Laura resumes in October 1985, having found a more secure hiding place. During the gap, her cat Jupiter was killed in a hit-and-run, a loss that devastates her. She also learns that Troy was actually a gift from Benjamin Horne, a wealthy local businessman and her father's employer, not from her father, which damages her trust and creates an uneasy obligation toward Benjamin. She and Donna venture into riskier territory, going skinny-dipping with three older Canadian men by a stream in the woods. Laura allows the men to touch and kiss her, entering a dreamlike state in which she feels "ageless" (39) and free from pain.

A pivotal encounter occurs when Laura rides Troy to an address from a dream and finds Margaret Lanterman, known locally as the Log Lady, a reclusive widow widely considered eccentric for the log she always carries. Margaret offers cryptic warnings: "Things are not what they seem"; children are sometimes prey in the woods; "Owls are sometimes big" (44-45). Laura confides that things happen in the woods at night that she is not sure are real. Margaret responds that Laura is beautiful and will be loved by many people.

On June 22, 1986, Laura describes BOB's abuse in explicit detail for the first time. He began chasing her through the woods as a small child, progressed to inserting his fingers, choked her until she stopped crying, cut her with tiny blades, and forced degrading acts upon her. Laura describes sitting alone in her bathroom with a flashlight, waiting for the bleeding to stop. Three days after her fourteenth birthday, she goes to the tree where BOB takes her, undresses, and calls out to him provocatively, trying to strip away her fear. BOB does not appear, and Laura interprets this as a victory.

She begins dating Bobby Briggs, a classmate who has admired her for years. Laura finds genuine satisfaction in being desired, but when Bobby whispers words of love after their first sexual encounter, she panics. Believing vulnerability will give BOB power over her, she forces herself to laugh cruelly at Bobby's declarations, devastating herself in the process.

Laura's world darkens when Bobby introduces her to Leo Johnson, an older man who throws parties. At Leo's, Laura tries cocaine for the first time and experiences a surge of confidence and sexual power. By early 1987, she is using regularly. BOB begins "stepping onto the page" (85), his voice interrupting her diary entries as capitalized text filled with threats and claims of ownership. Laura acknowledges she has become what BOB predicted: "A fallen girl, misused, mistrusted, lost" (88).
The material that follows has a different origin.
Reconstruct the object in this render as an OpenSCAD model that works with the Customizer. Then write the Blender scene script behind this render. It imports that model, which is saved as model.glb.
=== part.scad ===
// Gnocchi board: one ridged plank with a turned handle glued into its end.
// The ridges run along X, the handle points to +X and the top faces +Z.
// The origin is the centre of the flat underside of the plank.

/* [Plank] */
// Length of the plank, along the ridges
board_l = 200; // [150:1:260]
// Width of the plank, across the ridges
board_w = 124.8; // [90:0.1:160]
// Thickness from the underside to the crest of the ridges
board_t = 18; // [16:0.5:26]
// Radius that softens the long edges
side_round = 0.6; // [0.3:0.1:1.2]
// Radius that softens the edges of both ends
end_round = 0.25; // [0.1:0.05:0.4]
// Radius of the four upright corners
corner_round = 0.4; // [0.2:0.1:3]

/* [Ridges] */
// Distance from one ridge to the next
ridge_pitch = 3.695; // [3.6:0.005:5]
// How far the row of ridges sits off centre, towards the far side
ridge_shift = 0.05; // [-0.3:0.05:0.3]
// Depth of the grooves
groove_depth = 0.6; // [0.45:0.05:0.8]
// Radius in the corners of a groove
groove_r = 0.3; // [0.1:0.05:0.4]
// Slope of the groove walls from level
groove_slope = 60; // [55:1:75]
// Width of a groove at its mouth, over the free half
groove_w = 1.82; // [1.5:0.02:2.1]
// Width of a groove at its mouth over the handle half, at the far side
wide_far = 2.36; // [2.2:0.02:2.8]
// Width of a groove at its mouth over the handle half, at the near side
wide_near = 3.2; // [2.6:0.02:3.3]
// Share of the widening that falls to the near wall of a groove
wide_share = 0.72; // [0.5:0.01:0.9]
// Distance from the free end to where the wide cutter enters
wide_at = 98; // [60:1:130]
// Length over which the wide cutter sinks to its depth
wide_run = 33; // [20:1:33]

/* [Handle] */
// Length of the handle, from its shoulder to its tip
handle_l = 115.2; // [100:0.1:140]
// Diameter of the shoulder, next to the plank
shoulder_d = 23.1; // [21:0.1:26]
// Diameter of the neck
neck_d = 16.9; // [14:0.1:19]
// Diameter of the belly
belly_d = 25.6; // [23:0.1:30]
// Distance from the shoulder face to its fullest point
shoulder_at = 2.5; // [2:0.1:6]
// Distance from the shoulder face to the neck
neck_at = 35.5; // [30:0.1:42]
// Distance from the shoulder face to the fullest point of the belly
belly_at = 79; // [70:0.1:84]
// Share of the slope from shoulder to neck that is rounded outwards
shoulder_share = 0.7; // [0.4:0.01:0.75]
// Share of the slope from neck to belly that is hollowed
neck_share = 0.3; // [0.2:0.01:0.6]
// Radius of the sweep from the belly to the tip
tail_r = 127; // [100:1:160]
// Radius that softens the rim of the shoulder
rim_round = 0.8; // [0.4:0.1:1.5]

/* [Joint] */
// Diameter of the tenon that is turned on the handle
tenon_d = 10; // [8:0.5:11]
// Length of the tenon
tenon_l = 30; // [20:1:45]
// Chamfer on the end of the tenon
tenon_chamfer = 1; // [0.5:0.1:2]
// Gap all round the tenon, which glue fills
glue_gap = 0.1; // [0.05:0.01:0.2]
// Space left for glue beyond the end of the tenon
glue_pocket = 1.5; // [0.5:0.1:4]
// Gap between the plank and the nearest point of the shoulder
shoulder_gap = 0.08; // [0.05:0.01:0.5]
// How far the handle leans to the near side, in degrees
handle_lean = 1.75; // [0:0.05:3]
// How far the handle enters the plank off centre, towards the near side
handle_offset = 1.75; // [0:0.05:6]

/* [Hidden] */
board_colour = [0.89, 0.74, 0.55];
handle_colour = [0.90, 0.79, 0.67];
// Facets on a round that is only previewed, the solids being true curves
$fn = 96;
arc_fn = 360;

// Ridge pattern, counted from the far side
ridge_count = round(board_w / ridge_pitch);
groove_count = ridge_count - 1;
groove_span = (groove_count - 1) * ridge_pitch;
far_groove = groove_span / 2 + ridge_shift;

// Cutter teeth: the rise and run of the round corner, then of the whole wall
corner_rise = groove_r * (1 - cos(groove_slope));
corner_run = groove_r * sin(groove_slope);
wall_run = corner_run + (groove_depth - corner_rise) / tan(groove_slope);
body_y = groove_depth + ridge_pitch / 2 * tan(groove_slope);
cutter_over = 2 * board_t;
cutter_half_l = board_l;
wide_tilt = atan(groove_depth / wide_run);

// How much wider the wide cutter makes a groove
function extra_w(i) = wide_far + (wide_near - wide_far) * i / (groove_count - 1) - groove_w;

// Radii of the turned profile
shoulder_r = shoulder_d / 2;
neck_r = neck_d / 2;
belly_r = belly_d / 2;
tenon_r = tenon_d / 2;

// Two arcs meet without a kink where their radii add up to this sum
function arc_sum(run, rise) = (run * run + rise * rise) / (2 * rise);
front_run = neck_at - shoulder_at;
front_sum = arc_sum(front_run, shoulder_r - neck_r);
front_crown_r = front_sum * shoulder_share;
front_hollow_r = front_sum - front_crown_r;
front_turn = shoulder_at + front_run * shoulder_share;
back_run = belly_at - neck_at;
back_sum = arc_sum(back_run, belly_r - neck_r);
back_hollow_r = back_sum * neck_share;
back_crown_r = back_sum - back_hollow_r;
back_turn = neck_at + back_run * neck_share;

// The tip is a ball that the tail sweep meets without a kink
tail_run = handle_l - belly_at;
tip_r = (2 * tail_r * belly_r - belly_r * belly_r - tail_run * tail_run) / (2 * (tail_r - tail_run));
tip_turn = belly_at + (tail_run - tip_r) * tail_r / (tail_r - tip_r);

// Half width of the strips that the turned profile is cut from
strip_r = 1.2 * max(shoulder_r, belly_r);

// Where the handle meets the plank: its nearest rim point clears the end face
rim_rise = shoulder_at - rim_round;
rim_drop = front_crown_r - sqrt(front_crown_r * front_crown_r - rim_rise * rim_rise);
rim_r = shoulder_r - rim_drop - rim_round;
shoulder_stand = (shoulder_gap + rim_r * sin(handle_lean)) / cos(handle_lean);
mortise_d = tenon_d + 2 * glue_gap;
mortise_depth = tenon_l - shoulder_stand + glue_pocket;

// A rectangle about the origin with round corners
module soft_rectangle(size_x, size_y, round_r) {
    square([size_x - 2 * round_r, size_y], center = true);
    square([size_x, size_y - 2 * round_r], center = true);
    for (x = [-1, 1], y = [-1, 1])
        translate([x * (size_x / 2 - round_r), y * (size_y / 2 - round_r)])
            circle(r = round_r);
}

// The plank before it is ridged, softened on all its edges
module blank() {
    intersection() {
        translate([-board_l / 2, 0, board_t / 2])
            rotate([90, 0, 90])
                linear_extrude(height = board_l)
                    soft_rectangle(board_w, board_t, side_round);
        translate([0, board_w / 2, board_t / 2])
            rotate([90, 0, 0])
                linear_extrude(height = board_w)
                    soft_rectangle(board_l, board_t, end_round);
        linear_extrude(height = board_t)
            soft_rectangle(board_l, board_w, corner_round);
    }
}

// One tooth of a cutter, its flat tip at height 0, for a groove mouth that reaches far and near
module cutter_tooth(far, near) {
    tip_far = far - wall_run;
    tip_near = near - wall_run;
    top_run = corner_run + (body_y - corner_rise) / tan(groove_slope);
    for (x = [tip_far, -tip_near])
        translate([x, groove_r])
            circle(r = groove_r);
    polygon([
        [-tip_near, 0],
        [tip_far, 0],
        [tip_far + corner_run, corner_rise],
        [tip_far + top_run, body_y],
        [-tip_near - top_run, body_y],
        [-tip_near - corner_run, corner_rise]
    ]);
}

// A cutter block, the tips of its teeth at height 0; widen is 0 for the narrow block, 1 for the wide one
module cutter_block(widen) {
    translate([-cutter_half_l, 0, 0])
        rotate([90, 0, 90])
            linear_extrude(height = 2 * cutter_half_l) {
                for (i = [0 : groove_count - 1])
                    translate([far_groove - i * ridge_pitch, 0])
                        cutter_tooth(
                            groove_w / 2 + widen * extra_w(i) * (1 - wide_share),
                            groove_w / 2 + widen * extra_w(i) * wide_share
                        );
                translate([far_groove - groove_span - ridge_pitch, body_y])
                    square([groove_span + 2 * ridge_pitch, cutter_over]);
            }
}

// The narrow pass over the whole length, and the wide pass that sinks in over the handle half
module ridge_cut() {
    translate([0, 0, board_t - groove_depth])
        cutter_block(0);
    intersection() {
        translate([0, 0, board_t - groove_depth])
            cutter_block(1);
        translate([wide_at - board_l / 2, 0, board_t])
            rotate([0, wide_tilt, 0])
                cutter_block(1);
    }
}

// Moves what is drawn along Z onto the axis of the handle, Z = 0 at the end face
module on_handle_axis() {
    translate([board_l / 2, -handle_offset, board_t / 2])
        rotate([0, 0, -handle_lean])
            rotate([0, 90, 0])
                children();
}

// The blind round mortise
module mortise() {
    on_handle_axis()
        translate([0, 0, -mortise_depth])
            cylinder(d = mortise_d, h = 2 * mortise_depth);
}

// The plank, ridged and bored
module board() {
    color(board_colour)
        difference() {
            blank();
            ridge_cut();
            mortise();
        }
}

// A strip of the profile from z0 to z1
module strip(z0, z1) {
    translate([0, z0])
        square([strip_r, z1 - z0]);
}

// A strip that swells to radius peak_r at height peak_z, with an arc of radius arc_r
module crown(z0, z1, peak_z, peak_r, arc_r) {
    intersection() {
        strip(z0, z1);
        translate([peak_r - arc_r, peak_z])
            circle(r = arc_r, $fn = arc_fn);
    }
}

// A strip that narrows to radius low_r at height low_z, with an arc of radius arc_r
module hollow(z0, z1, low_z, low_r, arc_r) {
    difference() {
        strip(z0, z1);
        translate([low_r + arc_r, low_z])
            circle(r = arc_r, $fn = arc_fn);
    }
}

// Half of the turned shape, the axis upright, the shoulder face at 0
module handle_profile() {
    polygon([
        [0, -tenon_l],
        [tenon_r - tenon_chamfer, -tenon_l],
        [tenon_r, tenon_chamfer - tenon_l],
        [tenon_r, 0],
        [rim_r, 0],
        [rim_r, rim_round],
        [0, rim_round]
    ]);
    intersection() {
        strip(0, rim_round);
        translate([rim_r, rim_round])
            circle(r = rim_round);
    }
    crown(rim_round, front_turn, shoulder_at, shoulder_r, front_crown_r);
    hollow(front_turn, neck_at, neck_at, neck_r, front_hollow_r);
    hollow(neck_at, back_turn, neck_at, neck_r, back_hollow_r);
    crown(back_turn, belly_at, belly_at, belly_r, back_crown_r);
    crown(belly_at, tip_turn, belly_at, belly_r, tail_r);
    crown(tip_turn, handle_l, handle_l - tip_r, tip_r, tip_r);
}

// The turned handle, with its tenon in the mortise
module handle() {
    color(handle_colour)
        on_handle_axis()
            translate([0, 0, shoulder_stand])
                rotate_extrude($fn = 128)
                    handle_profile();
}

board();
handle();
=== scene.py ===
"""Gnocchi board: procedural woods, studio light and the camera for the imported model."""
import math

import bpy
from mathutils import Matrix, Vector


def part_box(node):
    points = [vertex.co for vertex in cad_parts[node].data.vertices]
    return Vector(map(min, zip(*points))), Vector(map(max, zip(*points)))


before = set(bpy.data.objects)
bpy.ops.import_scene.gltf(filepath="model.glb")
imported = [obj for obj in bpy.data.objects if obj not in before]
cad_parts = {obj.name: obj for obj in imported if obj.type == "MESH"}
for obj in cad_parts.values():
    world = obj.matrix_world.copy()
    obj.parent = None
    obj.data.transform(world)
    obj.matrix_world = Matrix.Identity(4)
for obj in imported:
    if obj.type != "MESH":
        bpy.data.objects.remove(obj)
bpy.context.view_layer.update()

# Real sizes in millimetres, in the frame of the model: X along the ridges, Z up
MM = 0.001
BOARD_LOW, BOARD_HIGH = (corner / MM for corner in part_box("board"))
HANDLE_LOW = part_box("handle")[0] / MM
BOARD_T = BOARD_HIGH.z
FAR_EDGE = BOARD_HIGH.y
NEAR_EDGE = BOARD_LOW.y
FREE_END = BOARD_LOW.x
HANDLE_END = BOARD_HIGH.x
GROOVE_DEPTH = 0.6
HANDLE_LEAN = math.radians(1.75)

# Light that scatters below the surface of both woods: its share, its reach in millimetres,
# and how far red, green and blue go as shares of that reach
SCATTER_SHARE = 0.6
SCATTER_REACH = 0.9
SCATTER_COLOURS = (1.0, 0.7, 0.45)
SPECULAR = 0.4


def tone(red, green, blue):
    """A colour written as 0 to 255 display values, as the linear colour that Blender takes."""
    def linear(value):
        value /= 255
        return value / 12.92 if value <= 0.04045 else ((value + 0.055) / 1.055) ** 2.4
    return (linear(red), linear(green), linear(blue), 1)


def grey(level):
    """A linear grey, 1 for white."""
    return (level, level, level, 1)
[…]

A dangerous cocaine deal in Low Town, a rough border district, nearly kills Laura, Bobby, and Leo. Laura is strangled by armed dealers and has guns pointed at her face but manages to steal a kilo of cocaine by hiding it under her dress. Bobby shoots a man during the escape. Later, driving alone while high, Laura hits a cat belonging to a young girl named Danielle, who emerges from the nearby house. The scene mirrors Laura's childhood loss of Jupiter. Danielle forgives Laura immediately, and the encounter breaks something open: Laura walks home longing to be a child again.

Laura constructs an elaborate double life. She tutors Johnny Horne, Benjamin's son who has an intellectual disability, and finds genuine peace reading to him. Johnny tells her "I love you, Laura" (131), his first complete sentence, which she calls the highest compliment she has ever received. She begins a sexual relationship with Jacques Renault, who works at a casino across the Canadian border. Bobby agrees to sell cocaine for Leo in exchange for Laura acting as his public girlfriend. Laura releases Troy from the stables, believing she does not deserve him, but Troy is later found on railroad tracks with a broken leg and is shot by border police. Laura is consumed with guilt.
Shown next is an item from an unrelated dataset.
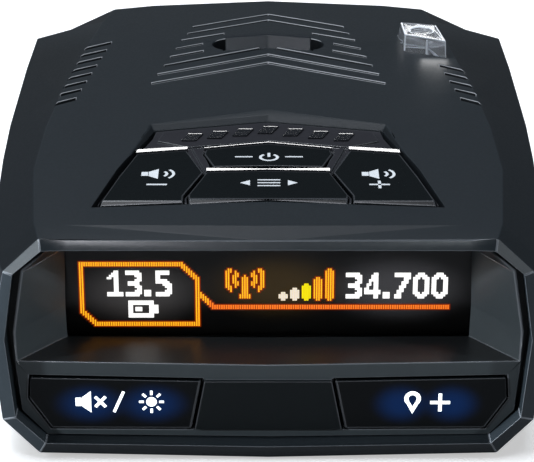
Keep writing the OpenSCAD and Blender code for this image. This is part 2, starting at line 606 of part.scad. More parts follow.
top_cover();
bottom_cover();
front_bezel();
display_fascia();
center_panel();
mute_button();
mark_button();
front_switch_board();
front_switches();
front_key_lights();
display_window();
display_module();
display_frame();
display_flex();
keypad_trim();
volume_down_button();
volume_up_button();
power_button();
menu_button();
keypad_board();
keypad_switches();
keypad_posts();
keypad_flex();
bracket_socket();
release_button();
latch_plate();
release_springs();
release_guide();
rear_laser_lens();
rear_laser_sensor();
front_laser_window();
front_laser_sensors();
main_board();
board_screws();
case_screws();
processor();
processor_shield();
horn_antenna();
mixer_board();
mixer_cover();
gps_antenna();
backup_capacitor();
speaker_basket();
speaker_cone();
speaker_magnet();
speaker_gasket();
power_jack();
usb_port();
audio_jack();
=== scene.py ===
"""Looks of the windshield radar detector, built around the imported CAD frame.

All places are in the part frame, in metres. spot() takes millimetres from the
front of the bezel, which is how the case is laid out.
"""
import json
import math

import bmesh
import bpy
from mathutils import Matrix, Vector


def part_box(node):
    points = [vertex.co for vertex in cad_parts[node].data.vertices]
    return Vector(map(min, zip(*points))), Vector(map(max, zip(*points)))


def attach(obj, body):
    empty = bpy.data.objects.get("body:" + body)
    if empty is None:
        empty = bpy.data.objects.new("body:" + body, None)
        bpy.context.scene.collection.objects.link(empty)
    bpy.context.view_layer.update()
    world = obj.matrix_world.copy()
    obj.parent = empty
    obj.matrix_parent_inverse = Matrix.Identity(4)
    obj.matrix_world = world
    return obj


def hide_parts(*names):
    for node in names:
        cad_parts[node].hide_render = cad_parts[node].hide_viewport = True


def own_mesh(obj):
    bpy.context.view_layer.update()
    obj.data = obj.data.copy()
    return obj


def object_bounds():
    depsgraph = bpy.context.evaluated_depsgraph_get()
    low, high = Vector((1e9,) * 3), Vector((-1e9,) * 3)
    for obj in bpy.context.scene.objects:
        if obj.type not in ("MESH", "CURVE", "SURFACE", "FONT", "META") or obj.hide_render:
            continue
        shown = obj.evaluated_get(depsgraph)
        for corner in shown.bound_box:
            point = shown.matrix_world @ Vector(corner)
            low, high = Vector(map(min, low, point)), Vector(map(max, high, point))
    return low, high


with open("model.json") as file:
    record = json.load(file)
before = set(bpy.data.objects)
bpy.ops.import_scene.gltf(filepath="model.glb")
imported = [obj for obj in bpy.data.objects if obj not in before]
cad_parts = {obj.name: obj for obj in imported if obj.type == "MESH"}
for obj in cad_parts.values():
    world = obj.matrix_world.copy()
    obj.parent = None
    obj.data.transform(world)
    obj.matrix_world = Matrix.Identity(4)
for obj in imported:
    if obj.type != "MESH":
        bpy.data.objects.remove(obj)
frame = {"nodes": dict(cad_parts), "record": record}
CAD_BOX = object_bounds()
NODES = frame["nodes"]
MM = 0.001
FRONT = CAD_BOX[0].y
HOUSING = "housing"
KEY_TOP = 32.7          # height of the top keys, mm
KEY_FACE = 2.1          # how far the front keys' faces lie behind the bezel's front
MUTE_X = -19.1          # middle of the lit symbols on each front key
MARK_X = 20.6
RIGHT = Vector((1, 0, 0))
FLAT = (RIGHT, Vector((0, 1, 0)))       # across and up of an outline that lies on the part
UPRIGHT = (RIGHT, Vector((0, 0, 1)))    # and of one that faces the driver


def spot(x, y, z):
    """A point given in millimetres from the bezel's front, in the part frame."""
    return Vector((x * MM, FRONT + y * MM, z * MM))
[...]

On her sixteenth birthday, Laura discovers she is pregnant and does not know whose child it is. She has an abortion, addressing the unborn child: "Come back, child, when I am no longer a child myself" (157). She achieves nineteen days of sobriety but finds that without drugs she feels invisible. She abandons sobriety when she and her coworker Ronnette Pulaski are recruited as hostesses at One-Eyed Jack's, a brothel and casino across the Canadian border. Laura decides to start a second, decoy diary containing the sanitized version of herself the world expects.

Even as her life spirals, Laura creates counterweights. She designs Meals on Wheels, a program with Norma Jennings of the Double R Diner to deliver food to homebound elderly residents. She begins seeing Dr. Lawrence Jacoby, a psychiatrist who accepts both halves of her identity without judgment and gives her a tape recorder to supplement their sessions. Jacoby suggests Laura has "simply forgotten how to be loved" (169). She also begins a secret relationship with James Hurley, Ed Hurley's nephew, whom she describes as her "last chance for light" (179).
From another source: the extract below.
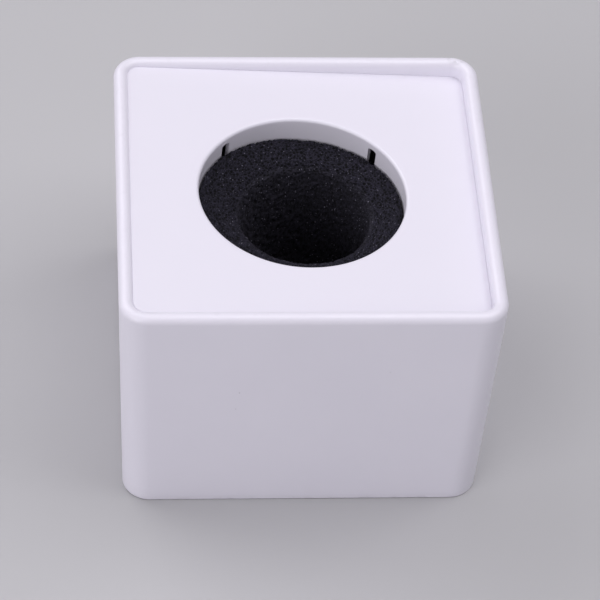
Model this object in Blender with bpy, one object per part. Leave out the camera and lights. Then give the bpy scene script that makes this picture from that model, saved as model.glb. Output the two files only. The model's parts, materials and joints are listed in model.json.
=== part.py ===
"""Microphone flag: a tapered square casing, a lid let into its mouth, and a foam sleeve for the handle.

Metres, +Z up along the microphone's handle. The origin lies on the surface that the flag stands on,
under the middle of the casing, and the front face looks along -Y.
"""
import math

import bmesh
import bpy
from mathutils import Euler, Matrix, Vector

# Casing: four walls and a floor in one moulding, widest at the rim.
HEIGHT = 0.0516
TOP_SIDE = 0.0704
DRAFT = 0.00146              # how far each side leans in between the rim and the base
CORNER_RADIUS = 0.0052
WALL = 0.0027
RIM_OUTER_RADIUS = 0.0015    # the rim's two roundings meet on its crest
BASE_EDGE_RADIUS = 0.0004
FLOOR = 0.0022
POST_RADIUS = 0.0032         # corner posts that the lid rests on
POST_INSET = 0.0029
POST_TOP = 0.0465

# Lid: a thin plate that sits a little askew, lower on its +X side.
LID_SIDE = 0.0642
LID_CORNER_RADIUS = 0.0023
LID_THICKNESS = 0.0015
LID_EDGE_RADIUS = 0.00015
LID_SURFACE = 0.04965
LID_TILT = (-math.radians(0.26), math.radians(2.08), 0.0)

# Handle passage: a round hole and a slotted collar in the lid, and the same in the floor.
BORE_X = -0.0004
BORE_Y = -0.0006
HOLE_RADIUS = 0.0194
HOLE_EDGE_RADIUS = 0.00065
COLLAR_THICKNESS = 0.0008
COLLAR_LENGTH = 0.012        # from the outer surface of the lid or the floor
SLOT_WIDTH = 0.002           # each slot starts at the inner face of the lid or the floor
SLOT_ARCH = 0.0004           # rise of a slot's nearly flat end
SLOT_ANGLES = (43.0, 135.0, 223.0, 315.0)

# Foam sleeve
SLEEVE_RADIUS = 0.0186
SLEEVE_BORE_RADIUS = 0.0125
SLEEVE_BOTTOM = 0.0042
SLEEVE_TOP = 0.0452
SLEEVE_BORE_LIP = 0.0018
SLEEVE_EDGE_RADIUS = 0.0006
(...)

Laura's relationships continue to deteriorate. Her friendship with Donna has effectively ended. She is voted Homecoming Queen and feels mocked by the honor, sensing that no one in the cheering crowd can see how she is being consumed. She forces Harold Smith, an agoraphobic shut-in to whom she delivers meals, to have sex with her, then cries for hours, recognizing she has replicated BOB's predation on someone who cannot escape.

In her final undated entry, Laura writes that she knows exactly who and what BOB is and must tell everyone. She notes that pages have been torn from her diary. She fears no one will believe her "until after I have taken the seat that I fear has been saved for me in the darkness" (184). She declares she did her "very best" (184), gives the diary to Harold for safekeeping, and writes that she can no longer stay sober. An editorial note states that Laura was found dead just days later.